Feb. 5 (Bloomberg) -- Bayer AG and Johnson & Johnson will work together with Portola Pharmaceuticals Inc. to quell doctors’ concerns about the lack of an antidote to their new blood-thinner Xarelto.
The companies will collaborate on PRT4445, Portola’s experimental antidote for Factor Xa inhibitors like Xarelto, Leverkusen, Germany-based Bayer and New Brunswick, New Jersey-based J&J said in an e-mailed press release today. A proof-of-concept study in healthy volunteers should be done by the second half of this year, the partners said.
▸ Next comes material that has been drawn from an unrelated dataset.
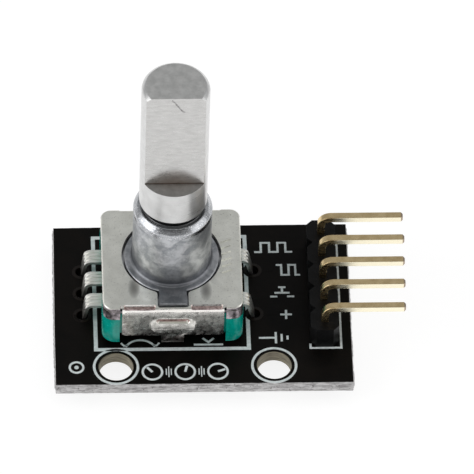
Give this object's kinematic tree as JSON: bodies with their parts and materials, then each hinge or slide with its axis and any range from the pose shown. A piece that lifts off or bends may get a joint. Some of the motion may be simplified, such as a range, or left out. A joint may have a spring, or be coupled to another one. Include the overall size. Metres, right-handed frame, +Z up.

Xarelto and competitor Eliquis, a Factor Xa inhibitor developed by Bristol-Myers Squibb Co. and Pfizer Inc. were hailed as a benefit for patients who may have otherwise relied on the older, more difficult to administer drug warfarin to help prevent blood clots and strokes. Still, doctors were concerned that without an antidote it might be difficult to undo blood thinning in cases of an emergency, like sudden bleeding or the need for an immediate operation.
“Although when normalization of blood clotting is necessary, stopping the intake of Xarelto is usually effective, we understand the desire of doctors to have a specific antidote to reverse the anticoagulation effects,” Kemal Malik, Bayer’s head of global development, said in today’s statement.
The partners will pay Portola an undisclosed amount for the collaboration. The South San Francisco-based company will keep global development and commercialization rights for the compound.
Portola signed a similar deal in November with Pfizer and its partner Bristol-Myers. That agreement also allowed Portola to keep the rights on the compound.
Xarelto won approval in November 2011 for U.S. patients with atrial fibrillation, an irregular heartbeat that increases the risk of blood clots and strokes and that afflicts about 2.66 million people in the U.S. Eliquis was approved in December 2012 for the same patients.
Bayer has said Xarelto will probably have peak annual sales of more than 2 billion euros ($2.71 billion).